The lien here sought to be enforced is claimed on the unpaid balance due the contractor by the owner and on the building, improvements and land of the owner. The demurrer is addressed to each such aspect.

We are invited to determine the controversy as to whether the lien of appellant extends to both the property and the amount of any unpaid balance due the contractor by the owner.

*617 Construing the whole of said sections 37 and 46, we believe that said first part of section 37 should be held to mean that when no notice is given as in the last clause, the laborers and materialmen under contract with the subcontractor, as well as those with the original contractor, are intended to be given a lien on the building and land and on the unpaid balance due the original contractor by the owner at the time the lien is claimed and notice given under section 46, provided such lien shall not exceed the amount of the balance then unpaid.
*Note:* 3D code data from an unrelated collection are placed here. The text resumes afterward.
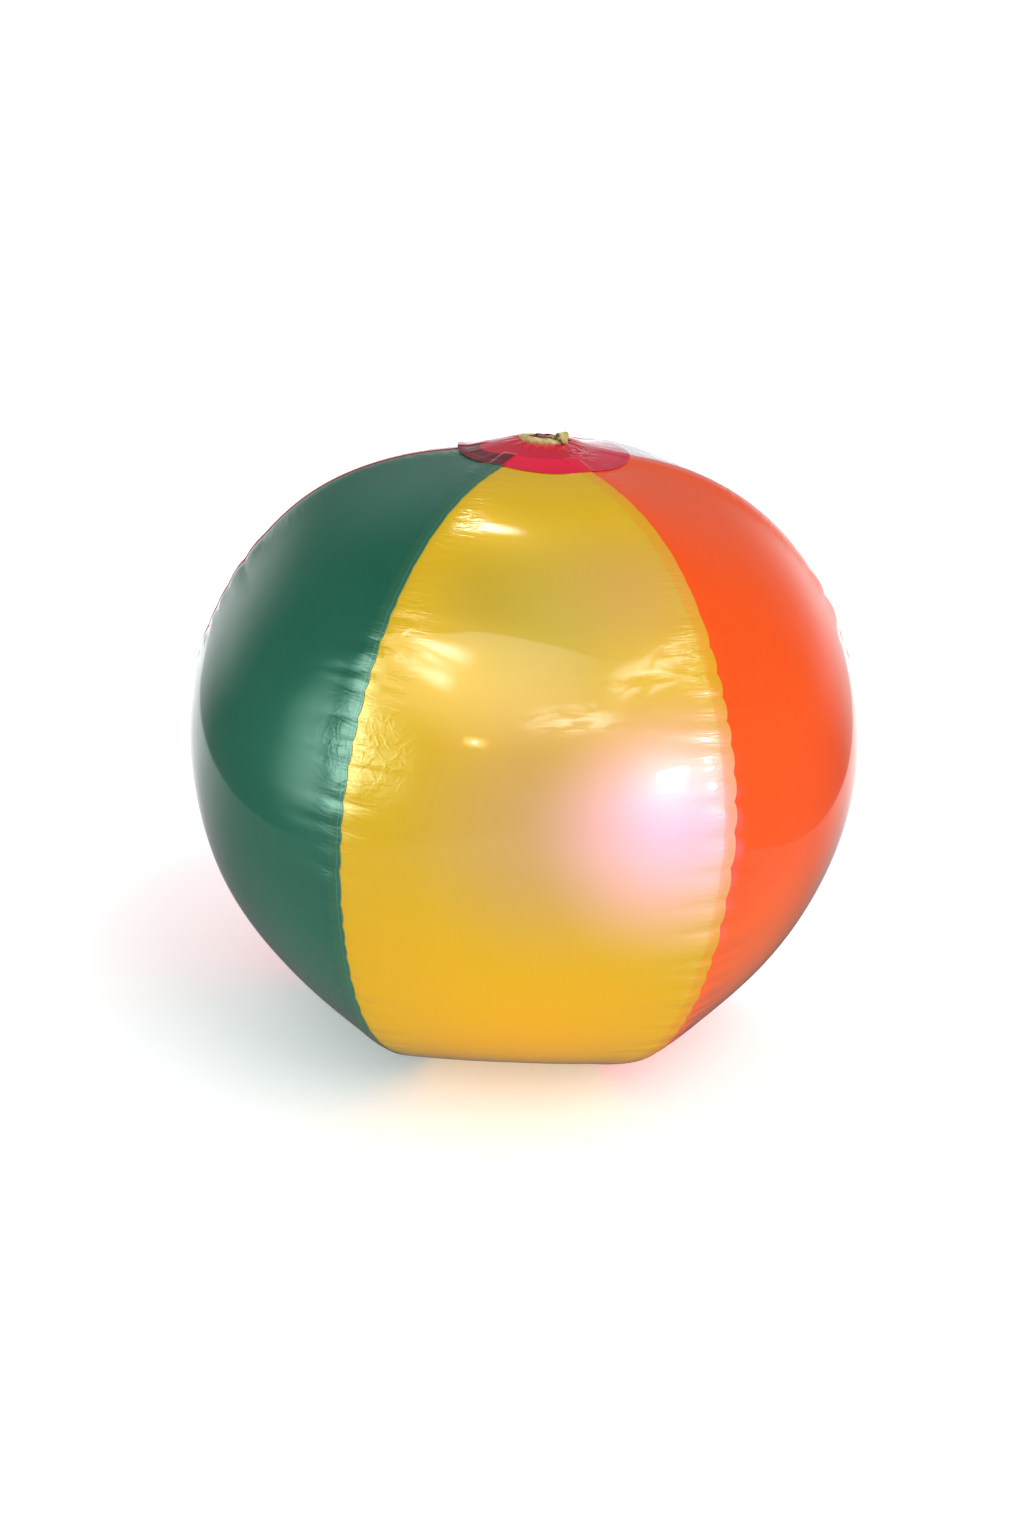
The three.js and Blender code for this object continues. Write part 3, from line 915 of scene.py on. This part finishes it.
def pvc_tint(s, cloud):
    """Clouded olive cream, and dark maroon on the back of the collar's inside: partly the cap's crimson,
    partly painted shade of the hollow.
    """
    tint = s.mix(s.range(cloud, 0.3, 0.7), colour(206, 192, 128), colour(170, 152, 84))
    across, back, height = s.node("ShaderNodeSeparateXYZ", {0: s.place()}).outputs
    radius = s.math("SQRT", s.math("ADD", s.math("POWER", across, 2.0), s.math("POWER", back, 2.0)))
    # painted shade: the back of the hollow inside the collar darkened to maroon
    within = s.math("MULTIPLY", s.range(radius, 10.7 * MM, 10.1 * MM), s.range(back, -4 * MM, 2 * MM))
    below = s.range(height, CROWN_HEIGHT + 5.6 * MM, CROWN_HEIGHT + 4.8 * MM)
    return s.mix(s.math("MULTIPLY", within, below), tint, colour(112, 30, 44))


def soft_pvc():
    """The valve's soft vinyl."""
    s = Shader("soft_pvc")
    cloud = s.noise(220.0, 3.0)
    normal = s.bump(s.noise(900.0, 2.0), 0.2, 0.1 * MM)
    normal = s.bump(s.noise(260.0, 2.0), 0.4, 0.3 * MM, normal)
    s.set(Base_Color=pvc_tint(s, cloud), Roughness=s.range(cloud, 0.3, 0.7, 0.32, 0.45), Normal=normal)
    s.set(Subsurface_Weight=0.2, Subsurface_Scale=1.5 * MM)
    return s.material


# ---------------------------------------------------------------- the object


def build():
    """Make every piece, give it its material and its body, and let it stand for its CAD node."""
    for i, name in enumerate(PANELS):
        finish = "film_" + name.split("_")[1]
        under = BASES[PANELS[(i + 1) % len(PANELS)]]
        shares = SEAM_SHARES.get(name, USUAL_SHARES)
        material = film(finish, BASES[name], under, PAINTED_LIGHT_WASHES.get(name, ()), *shares)
        finish_piece(make_panel(i), "ball", material, name)
    crimson = cap_film()
    finish_piece(make_top_cap(), "ball", crimson, "top_cap")
    finish_piece(make_bottom_cap(), "ball", crimson, "bottom_cap")
    pvc = soft_pvc()
    pieces = [
        (make_flange(), "ball", "valve_flange"),
        (make_stem(), "stem", "valve_stem"),
        (make_stopper(), "plug", "valve_plug"),
        (make_flap(), "flap", "check_flap"),
        (make_collar(), None, "valve_web"),
        (make_strap(), None, "plug_strap"),
    ]
    for piece, body, node in pieces:
        finish_piece(piece, body, pvc, node)
    collar, strap = pieces[-2][0], pieces[-1][0]
    blend_soft(collar, strap)


def blend_soft(collar, strap):
    """The collar's and the strap's placement is baked into their meshes."""
    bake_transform(collar)
    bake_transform(strap)


# ---------------------------------------------------------------- studio

BALL_MIDDLE = Vector((0, 0, EQUATOR_HEIGHT))
FLOOR_SIZE = 40.0
FLOOR_LIFT_SEEN = 0.27
FLOOR_LIFT_BOUNCED = 0.42
CARD_DISTANCE = 2.0
BACKDROP = (0.42, 0.9)  # how far back a direction points where the white backdrop starts and is full
ROOM_DARK = 0.05
ROOM_LIGHT = 0.9
# Glows of the room in the gloss: azimuth, elevation and reach in degrees, colour, strength
ROOM_GLOWS = (
    (34, 0, 38, (0.5, 0.32, 1.0), 6.0),
    (-64, 12, 33, (0.7, 1.0, 0.88), 8.0),
)
CAMERA_DISTANCE = 5.14 * EQUATOR_RADIUS
CAMERA_AZIMUTH = math.radians(-3.6)
CAMERA_ELEVATION = math.radians(21.63)
CAMERA_ROLL = math.radians(3.84)
CAMERA_LENS = 39.5
CAMERA_SHIFT = (-0.0083, -0.0246)


def facing(back):
    """The turn that points an object's Z axis back along a direction, with Y up."""
    return back.to_track_quat("Z", "Y").to_matrix().to_4x4()


def make_camera():
    """The camera looks at the middle of the ball from the photo's side, leaning as the photo does."""
    data = bpy.data.cameras.new("camera")
    data.lens = CAMERA_LENS
    data.sensor_width = 36
    data.shift_x, data.shift_y = CAMERA_SHIFT
    data.clip_start, data.clip_end = 0.01, 100
    camera = bpy.data.objects.new("camera", data)
    back = direction(CAMERA_AZIMUTH, CAMERA_ELEVATION)
    turn = facing(back) @ Matrix.Rotation(CAMERA_ROLL, 4, "Z")
    camera.matrix_world = Matrix.Translation(BALL_MIDDLE + back * CAMERA_DISTANCE) @ turn
    bpy.context.scene.collection.objects.link(camera)
    bpy.context.scene.camera = camera


# A card's left, right, lower and upper edges: axis, place and the way inward
CARD_EDGES = ((0, 0.0, 0.5), (0, 1.0, -0.5), (1, 0.0, 0.5), (1, 1.0, -0.5))


def glow(name, shade, strength, soft, ragged):
    """Light that adds to what is behind it."""
    s = Shader(name)
    where = s.node("ShaderNodeTexCoord", {}).outputs["Generated"]
    split = s.node("ShaderNodeSeparateXYZ", {0: where})
    level = strength
    for (axis, edge, inward), share in zip(CARD_EDGES, soft):
        if share:
            level = s.math("MULTIPLY", s.range(split.outputs[axis], edge, edge + inward * share), level)
    if ragged:
        level = s.math("MULTIPLY", s.range(s.noise(ragged, 3.0, where, 0.6), 0.38, 0.62), level)
    clear = s.node("ShaderNodeBsdfTransparent", {}).outputs[0]
    both = s.node("ShaderNodeAddShader", {0: clear, 1: s.emission((*shade, 1), level)})
    s.output(both.outputs[0])
    return s.material


def rectangle(name, width, height, material):
    """A flat object about the origin."""
    x, y = width / 2, height / 2
    mesh = bpy.data.meshes.new(name)
    mesh.from_pydata([(-x, -y, 0), (x, -y, 0), (x, y, 0), (-x, y, 0)], [], [(0, 1, 2, 3)])
    mesh.materials.append(material)
    made = bpy.data.objects.new(name, mesh)
    bpy.context.scene.collection.objects.link(made)
    return made


def reflected_card(name, azimuth, elevation, size, shade, strength, soft=(1, 1, 1, 1), ragged=0.0):
    """A light panel that only shows in the gloss. soft tells how far in from the left, right, lower and upper
    edge it dims, as shares of half its size: 1 all round is a round glow and 0 is a crisp edge."""
    card = rectangle(name, *size, glow(name, shade, strength, soft, ragged))
    away = direction(math.radians(azimuth), math.radians(elevation))
    card.matrix_world = Matrix.Translation(BALL_MIDDLE + away * CARD_DISTANCE) @ facing(away)
    card.visible_camera = False
    card.visible_diffuse = False
    card.visible_shadow = False


def room(n, way):
    """What the gloss sees in a direction: a white backdrop behind the ball and two coloured glows."""
    split = n.node("ShaderNodeSeparateXYZ", {0: way})
    backward = n.range(split.outputs[1], *BACKDROP, ROOM_DARK, ROOM_LIGHT)
    low = n.range(split.outputs[2], 0.42, 0.02, 0.15, 1.0)
    total = n.math("MULTIPLY", backward, low)
    for azimuth, elevation, reach, shade, strength in ROOM_GLOWS:
        level = n.toward(way, azimuth, elevation, reach, strength)
        tinted = n.node("ShaderNodeVectorMath", {0: shade, 3: level}, operation="SCALE")
        total = n.node("ShaderNodeVectorMath", {0: total, 1: tinted.outputs[0]}, operation="ADD").outputs[0]
    return total


def make_world():
    """Even white light for the matt surfaces, white for the camera and the room for the gloss."""
    world = bpy.data.worlds.new("studio")
    world.use_nodes = True
    bpy.context.scene.world = world
    n = Nodes(world.node_tree)
    way = n.node("ShaderNodeTexCoord", {}).outputs["Generated"]
    path = n.node("ShaderNodeLightPath", {})
    white = (1, 1, 1, 1)
    even = n.node("ShaderNodeBackground", {"Color": white, "Strength": 0.86}).outputs[0]
    seen = n.node("ShaderNodeBackground", {"Color": white, "Strength": 1.1}).outputs[0]
    gloss = n.node("ShaderNodeBackground", {"Color": room(n, way), "Strength": 1.0}).outputs[0]
    lit = n.node("ShaderNodeMixShader", {0: path.outputs["Is Glossy Ray"], 1: even, 2: gloss})
    final = n.node("ShaderNodeMixShader", {0: path.outputs["Is Camera Ray"], 1: lit.outputs[0], 2: seen})
    n.output(final.outputs[0], "World Output")


def table(s):
    """How bright the floor is in the gloss: a dim table that ends at both sides, brighter far off."""
    across, back, _ = s.node("ShaderNodeSeparateXYZ", {0: s.place()}).outputs
    half_width = s.math("MULTIPLY_ADD", back, 0.2, 0.43)
    inside = s.range(s.math("SUBTRACT", s.math("ABSOLUTE", across), half_width), 0.02, 0.0)
    away = s.node("ShaderNodeVectorMath", {0: s.place()}, operation="LENGTH").outputs["Value"]
    behind = s.range(back, 0.0, 0.3, 0.0, 0.5)
    return s.math("MULTIPLY", inside, s.math("ADD", s.range(away, 0.2, 0.6, 0.1, 0.26), behind))


def floor_material():
    """Plain white, lifted a little so that it stays pale. The gloss sees the table and the room instead."""
    s = Shader("floor_white")
    s.set(Base_Color=(0.93, 0.93, 0.93, 1), Roughness=1.0, Specular_IOR_Level=0.0)
    path = s.node("ShaderNodeLightPath", {})
    lift = s.math("MULTIPLY", path.outputs["Is Camera Ray"], FLOOR_LIFT_SEEN)
    lift = s.math("MULTIPLY_ADD", path.outputs["Is Diffuse Ray"], FLOOR_LIFT_BOUNCED, lift)
    s.set(Emission_Color=(1, 1, 1, 1), Emission_Strength=lift)
    from_ball = {0: s.place(), 1: tuple(BALL_MIDDLE)}
    centre = s.node("ShaderNodeVectorMath", from_ball, operation="SUBTRACT").outputs[0]
    way = s.node("ShaderNodeVectorMath", {0: centre}, operation="NORMALIZE").outputs[0]
    total = s.node("ShaderNodeVectorMath", {0: room(s, way), 1: table(s)}, operation="ADD").outputs[0]
    mixed = s.node("ShaderNodeMixShader", {0: path.outputs["Is Glossy Ray"], 1: s.surface.outputs[0]})
    s.put(mixed.inputs[2], s.emission(total, 1.0))
    s.output(mixed.outputs[0])
    return s.material


def make_key():
    """Soft, even light from the right."""
    data = bpy.data.lights.new("key", "SUN")
    data.energy = 1.1
    data.angle = math.radians(50)
    light = bpy.data.objects.new("key", data)
    light.matrix_world = facing(direction(math.radians(60), math.radians(50)))
    light.visible_glossy = False
    bpy.context.scene.collection.objects.link(light)


def make_studio():
    """World, floor and key light, and the panels of light that the gloss shows."""
    make_world()
    rectangle("floor", FLOOR_SIZE, FLOOR_SIZE, floor_material())
    make_key()
    white = (1, 1, 1)
    warm = (1.0, 0.97, 0.88)
    reflected_card("front_window", -12, 40, (2.6, 1.3), white, 2.0, (0.1, 1, 1.2, 0))
    reflected_card("right_lamp", 38.5, 10, (0.32, 0.3), (1.0, 0.85, 1.0), 50, (0.3, 0.3, 0.3, 0.3))
    reflected_card("top_lamp", 193, 74, (0.46, 0.26), warm, 24)
    reflected_card("small_lamp", -15.5, 26.8, (0.3, 0.16), (1.0, 0.75, 0.3), 16)
    reflected_card("small_spark", -15.5, 26.8, (0.07, 0.06), white, 30)
    reflected_card("lamp_left_high", -29, 49, (0.5, 0.34), warm, 13)
    reflected_card("lamp_left_low", -29, 42, (0.36, 0.3), warm, 9)
    reflected_card("lamp_right_high", 40, 43, (1.1, 0.55), warm, 11, ragged=4)
    reflected_card("lamp_right_low", 12, 34, (1.2, 0.45), warm, 10, ragged=5)


bpy.context.scene.view_settings.view_transform = "Standard"
build()
make_studio()
make_camera()
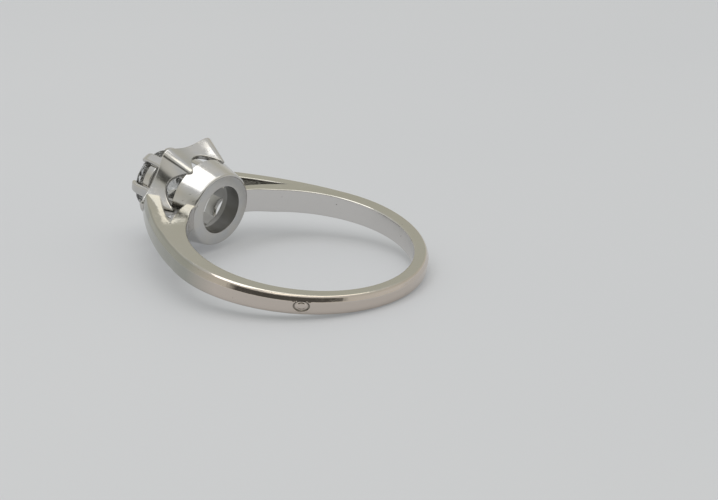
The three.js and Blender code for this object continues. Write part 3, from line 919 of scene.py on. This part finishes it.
def band_gold(name):
    """The band's worn white gold, coloured by where each face points and how near the head it is."""
    material, tree = new_material(name)
    place, normal = ring_place(tree)
    outwards = vectors(tree, "NORMALIZE", vectors(tree, "MULTIPLY", place, (1, 1, 0)))
    facing = maths(tree, "ADD", vectors(tree, "DOT_PRODUCT", outwards, normal), 1.0)
    facing = maths(tree, "MULTIPLY", facing, 0.5)
    patches = maths(tree, "SUBTRACT", noise(tree, place, 0.42, 3.0), 0.5)
    facing = maths(tree, "ADD", facing, maths(tree, "MULTIPLY", patches, 0.5))
    colour = ramp(tree, facing, BAND_COLOURS)
    outside = ramp(tree, facing, [(0.62, 0.0), (0.8, 1.0)])
    # Outside faces turn darker and more olive towards the head.
    headwards = maths(tree, "MULTIPLY", vectors(tree, "DOT_PRODUCT", place, (-1, 0, 0)), 0.1)
    headward_dark = ramp(tree, maths(tree, "ADD", headwards, HEADWARD_DARK_SHIFT), [(0.2, 0.0), (0.5, 1.0)])
    colour = blend(tree, maths(tree, "MULTIPLY", outside, headward_dark), colour, HEADWARD_DARK_COLOUR)
    # The mark's rim is made darker.
    groove = ramp(tree, mark_distance(tree, place), GROOVE_STOPS)
    colour = blend(tree, maths(tree, "MULTIPLY", groove, GROOVE_STRENGTH), colour, GROOVE_COLOUR)
    finish_metal(material, tree, place, normal, colour, BAND_ROUGHNESS, BAND_DENTS)
    return material


def head_height(tree, place):
    """A surface point's height above the head's base, in millimetres."""
    return maths(tree, "SUBTRACT", vectors(tree, "DOT_PRODUCT", place, (-1, 0, 0)), HEAD_BASE)


def head_gold(name):
    """The head: plated and bright outside; inside it is rougher and darkened by painted shade."""
    material, tree = new_material(name)
    place, normal = ring_place(tree)
    outwards = vectors(tree, "NORMALIZE", vectors(tree, "MULTIPLY", place, (0, 1, 1)))
    facing = vectors(tree, "DOT_PRODUCT", outwards, normal)
    facing = maths(tree, "ADD", maths(tree, "MULTIPLY", facing, 0.5), 0.5)
    bright = ramp(tree, noise(tree, place, 0.6, 3.0), HEAD_COLOURS)
    # Inside faces get painted shade, darkest near the collar's bore, and more roughness.
    outside_share = ramp(tree, facing, [(0.15, 0.0), (0.42, 1.0)])
    height = maths(tree, "MULTIPLY", head_height(tree, place), HEAD_DEPTH_SCALE)
    colour = blend(tree, outside_share, ramp(tree, height, HEAD_INSIDE_SHADE_COLOURS), bright)
    dull = maths(tree, "MULTIPLY", maths(tree, "SUBTRACT", 1.0, outside_share), HEAD_DULLNESS)
    roughness = maths(tree, "ADD", dull, HEAD_ROUGHNESS)
    finish_metal(material, tree, place, normal, colour, roughness, HEAD_DENTS)
    return material


def cut_stone(name):
    """A colourless brilliant: clear above, with painted shade that greys it unevenly below the girdle."""
    material, tree = new_material(name)
    place, _ = ring_place(tree)
    # Painted shade: the stone turns grey below its girdle, unevenly.
    unevenness = maths(tree, "MULTIPLY", noise(tree, place, 1.2, 3.0), STONE_SHADE_UNEVENNESS)
    height = maths(tree, "ADD", head_height(tree, place), unevenness)
    painted_stone_shade = ramp(tree, maths(tree, "SUBTRACT", height, GIRDLE_HEIGHT - 1), STONE_SHADE_COLOURS)
    dust = ramp(tree, noise(tree, place, 1.5, 4.0, 0.65), DUST_STOPS)
    finish(material, {
        "Base Color": painted_stone_shade, "Roughness": dust, "IOR": STONE_INDEX, "Transmission Weight": 1.0,
    })
    return material


def paper(name):
    """The pale sheet the ring lies on, with a very fine tooth and a faint even glow, painted light that
    lifts its shadows.
    """
    material, tree = new_material(name)
    place = node(tree, "ShaderNodeTexCoord").outputs["Object"]
    colour = ramp(tree, noise(tree, place, 14.0, 2.0), PAPER_COLOURS)
    tooth = noise(tree, place, PAPER_TOOTH, 3.0)
    bump = node(tree, "ShaderNodeBump", {
        "Height": tooth, "Strength": 0.2, "Distance": PAPER_TOOTH_HEIGHT,
    })
    finish(material, {
        "Base Color": colour, "Roughness": PAPER_ROUGHNESS, "Normal": bump.outputs["Normal"],
        "Emission Color": PAPER_GLOW, "Emission Strength": PAPER_GLOW_STRENGTH,
    })
    return material


# ---------------------------------------------------------------- the ring

band_metal = band_gold("white_gold_band")
head_metal = head_gold("white_gold_head")

make_band(band_metal)
make_collar(head_metal)
make_corolla(head_metal)
make_seat_ring(head_metal)
for claw in range(POINTS):
    make_claw(claw + 1, PITCH / 2 + PITCH * claw, head_metal)
make_stone(cut_stone("brilliant"))

# ---------------------------------------------------------------- floor, light and camera

FLOOR_GAP = 0.00002
FLOOR_REACH = 0.6

# The room's grey by height, and the dark shelf on its near side that the front arm mirrors.
ROOM_STRENGTH = 1.28
ROOM_COLOURS = [
    (0.0, (0.54, 0.54, 0.52)), (0.45, (0.45, 0.445, 0.40)), (0.8, (0.56, 0.565, 0.565)),
]
DARK_SIDE, DARK_SIDE_STOPS = (0.64, -0.77, 0.0), [(0.6, 0.0), (0.7, 1.0)]
SHELF_STOPS = [(0.14, 0.0), (0.22, 0.86), (0.4, 0.86), (0.5, 0.0)]

# Lights that face straight down: name, place, size, power and colour.
LIGHTS = (
    ("overhead_panel", (-0.0525, -0.066, 0.30), (0.147, 0.336), 0.25, (1.0, 0.99, 0.965)),
    ("warm_strip", (0.12, 0.0, 0.30), (0.09, 0.40), 0.14, (1.0, 0.94, 0.79)),
)

CAMERA_PLACE = Vector((105.036, -107.44, 53.102)) * MM
CAMERA_RIGHT = Vector((0.74845, 0.66313, -0.00891))
CAMERA_UP = Vector((-0.21057, 0.25037, 0.94497))
CAMERA_FORWARD = Vector((-0.62888, 0.70539, -0.32703))
FOCAL_PIXELS, FRAME_PIXELS, SENSOR_WIDTH = 2100, 718, 36
CLIP_START, CLIP_END = 0.005, 10


def make_floor():
    """A sheet just under the ring."""
    mesh = bpy.data.meshes.new("pale_floor")
    outside_share = FLOOR_REACH
    corners = [(-outside_share, -outside_share), (outside_share, -outside_share), (outside_share, outside_share), (-outside_share, outside_share)]
    mesh.from_pydata([(x, y, -FLOOR_GAP) for x, y in corners], [], [(0, 1, 2, 3)])
    floor = bpy.data.objects.new("pale_floor", mesh)
    bpy.context.collection.objects.link(floor)
    mesh.materials.append(paper("pale_paper"))


def make_light(name, place, size, power, colour):
    data = bpy.data.lights.new(name, "AREA")
    data.shape = "RECTANGLE"
    data.size, data.size_y = size
    data.energy = power
    data.color = colour
    light = bpy.data.objects.new(name, data)
    bpy.context.collection.objects.link(light)
    light.location = place


def make_world():
    """A grey room, a little olive half-way up, with one dark shelf on the near side."""
    world = bpy.data.worlds.new("soft_room")
    world.use_nodes = True
    tree = world.node_tree
    tree.nodes.clear()
    direction = node(tree, "ShaderNodeTexCoord").outputs["Generated"]
    height = vectors(tree, "DOT_PRODUCT", direction, (0, 0, 1))
    side = ramp(tree, vectors(tree, "DOT_PRODUCT", direction, DARK_SIDE), DARK_SIDE_STOPS)
    shade = maths(tree, "MULTIPLY", side, ramp(tree, height, SHELF_STOPS))
    colour = blend(tree, shade, ramp(tree, height, ROOM_COLOURS), (0.0, 0.0, 0.0))
    background = node(tree, "ShaderNodeBackground", {"Color": colour, "Strength": ROOM_STRENGTH})
    output = node(tree, "ShaderNodeOutputWorld")
    tree.links.new(background.outputs["Background"], output.inputs["Surface"])
    bpy.context.scene.world = world


def make_camera():
    """The photograph's viewpoint. Its lens comes from a focal length in the frame's pixels."""
    data = bpy.data.cameras.new("photo_camera")
    data.sensor_fit = "HORIZONTAL"
    data.sensor_width = SENSOR_WIDTH
    data.lens = SENSOR_WIDTH * FOCAL_PIXELS / FRAME_PIXELS
    data.clip_start, data.clip_end = CLIP_START, CLIP_END
    camera = bpy.data.objects.new("photo_camera", data)
    bpy.context.collection.objects.link(camera)
    axes = Matrix((CAMERA_RIGHT, CAMERA_UP, -CAMERA_FORWARD)).transposed().to_4x4()
    camera.matrix_world = Matrix.Translation(CAMERA_PLACE) @ axes
    bpy.context.scene.camera = camera


make_floor()
make_world()
for light in LIGHTS:
    make_light(*light)
make_camera()
bpy.context.scene.view_settings.view_transform = "Standard"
A court of equity is given jurisdiction to enforce this claim by the provisions of section 48, Title 33, Code, since the amount involved exceeds $50, and an equity court has statutory power now to enforce every sort of lien. Section 1, Title 33, Code; Harden v. Wood Lumber Co., 235 Ala. 310, 178 So. 540.

We have reached the conclusion that the demurrer to the bill should have been overruled. A decree to that effect will be here rendered, and appellee allowed thirty days in which to answer the bill.

Reversed, rendered and remanded.

LIVINGSTON, C. J., and BROWN, LAWSON, SIMPSON and STAKELY, JJ., concur.